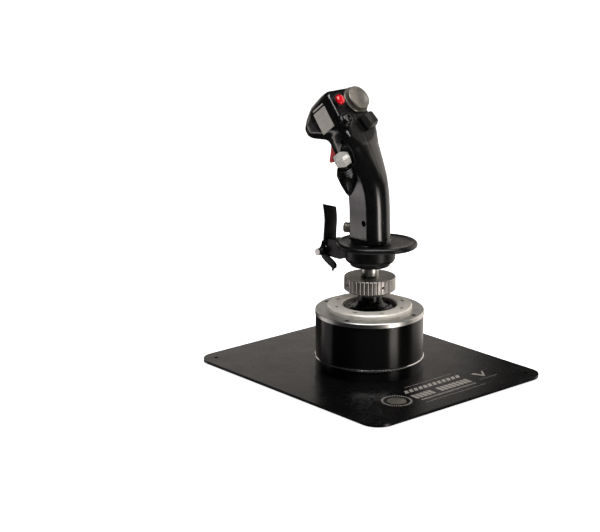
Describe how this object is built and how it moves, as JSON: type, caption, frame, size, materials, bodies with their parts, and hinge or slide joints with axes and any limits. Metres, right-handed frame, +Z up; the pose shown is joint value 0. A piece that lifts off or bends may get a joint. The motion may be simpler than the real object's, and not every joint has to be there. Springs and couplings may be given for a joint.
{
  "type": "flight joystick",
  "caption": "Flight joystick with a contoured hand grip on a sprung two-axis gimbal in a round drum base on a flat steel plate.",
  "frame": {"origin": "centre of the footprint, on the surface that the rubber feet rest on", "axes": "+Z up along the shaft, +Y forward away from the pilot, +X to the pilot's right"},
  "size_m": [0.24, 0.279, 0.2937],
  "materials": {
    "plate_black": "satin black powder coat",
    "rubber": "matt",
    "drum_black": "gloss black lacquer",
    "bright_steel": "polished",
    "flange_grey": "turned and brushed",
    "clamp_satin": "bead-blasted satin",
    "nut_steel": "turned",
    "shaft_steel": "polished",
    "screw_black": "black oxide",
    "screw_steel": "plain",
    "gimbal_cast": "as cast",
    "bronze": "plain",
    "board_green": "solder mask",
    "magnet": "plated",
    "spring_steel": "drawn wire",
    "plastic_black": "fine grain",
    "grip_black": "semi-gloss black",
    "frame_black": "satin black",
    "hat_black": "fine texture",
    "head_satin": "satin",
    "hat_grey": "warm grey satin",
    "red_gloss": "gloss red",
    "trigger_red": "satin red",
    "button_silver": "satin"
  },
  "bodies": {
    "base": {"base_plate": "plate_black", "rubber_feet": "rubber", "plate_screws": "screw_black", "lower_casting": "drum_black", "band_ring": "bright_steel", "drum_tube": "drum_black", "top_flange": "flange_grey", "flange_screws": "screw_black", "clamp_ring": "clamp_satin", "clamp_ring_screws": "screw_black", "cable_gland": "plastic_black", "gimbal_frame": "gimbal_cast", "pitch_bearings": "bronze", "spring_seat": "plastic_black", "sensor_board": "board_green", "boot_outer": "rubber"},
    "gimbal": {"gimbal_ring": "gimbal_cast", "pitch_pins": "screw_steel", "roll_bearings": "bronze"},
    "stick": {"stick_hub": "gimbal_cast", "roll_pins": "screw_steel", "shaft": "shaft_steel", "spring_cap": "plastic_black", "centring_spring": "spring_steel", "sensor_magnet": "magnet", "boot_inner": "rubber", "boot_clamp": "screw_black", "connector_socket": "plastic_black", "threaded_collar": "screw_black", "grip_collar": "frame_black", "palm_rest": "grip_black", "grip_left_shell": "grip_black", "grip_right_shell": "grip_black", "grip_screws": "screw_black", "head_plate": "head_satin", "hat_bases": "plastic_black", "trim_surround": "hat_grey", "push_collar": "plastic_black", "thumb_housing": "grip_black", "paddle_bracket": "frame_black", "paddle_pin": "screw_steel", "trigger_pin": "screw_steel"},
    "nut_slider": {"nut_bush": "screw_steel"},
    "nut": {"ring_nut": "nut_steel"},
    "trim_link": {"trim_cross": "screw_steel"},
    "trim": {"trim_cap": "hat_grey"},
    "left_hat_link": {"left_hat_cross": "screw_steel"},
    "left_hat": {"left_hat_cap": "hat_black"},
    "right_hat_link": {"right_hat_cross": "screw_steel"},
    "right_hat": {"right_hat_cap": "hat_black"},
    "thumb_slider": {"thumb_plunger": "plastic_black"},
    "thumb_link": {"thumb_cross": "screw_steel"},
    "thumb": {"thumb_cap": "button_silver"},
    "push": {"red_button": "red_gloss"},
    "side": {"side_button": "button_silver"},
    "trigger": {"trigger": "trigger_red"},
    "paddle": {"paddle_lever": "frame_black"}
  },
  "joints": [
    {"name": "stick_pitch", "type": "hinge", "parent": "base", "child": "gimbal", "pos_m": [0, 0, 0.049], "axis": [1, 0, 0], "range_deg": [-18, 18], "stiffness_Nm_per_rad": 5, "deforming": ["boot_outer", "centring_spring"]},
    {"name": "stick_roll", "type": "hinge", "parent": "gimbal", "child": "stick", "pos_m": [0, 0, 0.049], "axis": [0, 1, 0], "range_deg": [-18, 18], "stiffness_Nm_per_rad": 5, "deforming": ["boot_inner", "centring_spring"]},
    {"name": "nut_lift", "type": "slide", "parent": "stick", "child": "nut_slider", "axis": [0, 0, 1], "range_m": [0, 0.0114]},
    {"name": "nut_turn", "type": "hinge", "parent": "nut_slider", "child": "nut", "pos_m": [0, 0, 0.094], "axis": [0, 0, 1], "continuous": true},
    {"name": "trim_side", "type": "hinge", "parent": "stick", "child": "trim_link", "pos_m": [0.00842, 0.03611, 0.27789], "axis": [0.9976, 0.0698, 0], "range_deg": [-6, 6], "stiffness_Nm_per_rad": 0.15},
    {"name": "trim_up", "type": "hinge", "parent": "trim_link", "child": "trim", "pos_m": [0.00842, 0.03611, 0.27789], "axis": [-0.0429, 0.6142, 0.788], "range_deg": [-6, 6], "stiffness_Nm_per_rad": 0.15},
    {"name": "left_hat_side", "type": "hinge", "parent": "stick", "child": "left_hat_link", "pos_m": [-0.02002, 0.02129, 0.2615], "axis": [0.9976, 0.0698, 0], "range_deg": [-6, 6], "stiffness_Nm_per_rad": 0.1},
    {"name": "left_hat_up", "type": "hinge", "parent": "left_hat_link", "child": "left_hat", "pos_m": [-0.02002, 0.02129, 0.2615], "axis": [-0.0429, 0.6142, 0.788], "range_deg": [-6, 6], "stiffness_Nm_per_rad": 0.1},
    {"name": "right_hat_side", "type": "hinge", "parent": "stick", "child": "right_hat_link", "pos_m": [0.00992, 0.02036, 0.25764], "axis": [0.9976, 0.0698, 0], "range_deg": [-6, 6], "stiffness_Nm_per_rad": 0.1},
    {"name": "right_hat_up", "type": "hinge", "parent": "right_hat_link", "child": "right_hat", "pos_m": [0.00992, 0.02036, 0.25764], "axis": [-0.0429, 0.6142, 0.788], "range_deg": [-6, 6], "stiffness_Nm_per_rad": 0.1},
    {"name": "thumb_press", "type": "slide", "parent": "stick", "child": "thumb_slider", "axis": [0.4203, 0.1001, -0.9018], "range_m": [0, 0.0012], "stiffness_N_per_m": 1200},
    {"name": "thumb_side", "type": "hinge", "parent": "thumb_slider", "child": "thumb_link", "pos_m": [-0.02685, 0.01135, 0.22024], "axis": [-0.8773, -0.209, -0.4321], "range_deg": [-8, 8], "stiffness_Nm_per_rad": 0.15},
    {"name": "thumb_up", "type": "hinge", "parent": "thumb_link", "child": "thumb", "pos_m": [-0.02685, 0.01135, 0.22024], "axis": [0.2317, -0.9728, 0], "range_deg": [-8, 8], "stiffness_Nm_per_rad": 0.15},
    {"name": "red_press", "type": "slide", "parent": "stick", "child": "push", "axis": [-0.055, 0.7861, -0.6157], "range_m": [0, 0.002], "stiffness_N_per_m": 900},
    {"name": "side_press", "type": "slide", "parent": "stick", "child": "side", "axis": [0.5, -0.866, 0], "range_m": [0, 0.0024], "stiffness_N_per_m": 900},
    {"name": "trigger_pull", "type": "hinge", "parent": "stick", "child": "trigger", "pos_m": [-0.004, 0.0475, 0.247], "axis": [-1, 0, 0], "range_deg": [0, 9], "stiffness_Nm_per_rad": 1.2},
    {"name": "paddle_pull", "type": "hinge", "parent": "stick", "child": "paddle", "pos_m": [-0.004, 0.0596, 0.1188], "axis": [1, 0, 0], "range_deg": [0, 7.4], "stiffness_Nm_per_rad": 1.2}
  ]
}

Task to complete: In the listing above, find each line with the word "joints" and copy it.

Solution to this problem:
Describe how this object is built and how it moves, as JSON: type, caption, frame, size, materials, bodies with their parts, and hinge or slide joints with axes and any limits. Metres, right-handed frame, +Z up; the pose shown is joint value 0. A piece that lifts off or bends may get a joint. The motion may be simpler than the real object's, and not every joint has to be there. Springs and couplings may be given for a joint.
  "joints": [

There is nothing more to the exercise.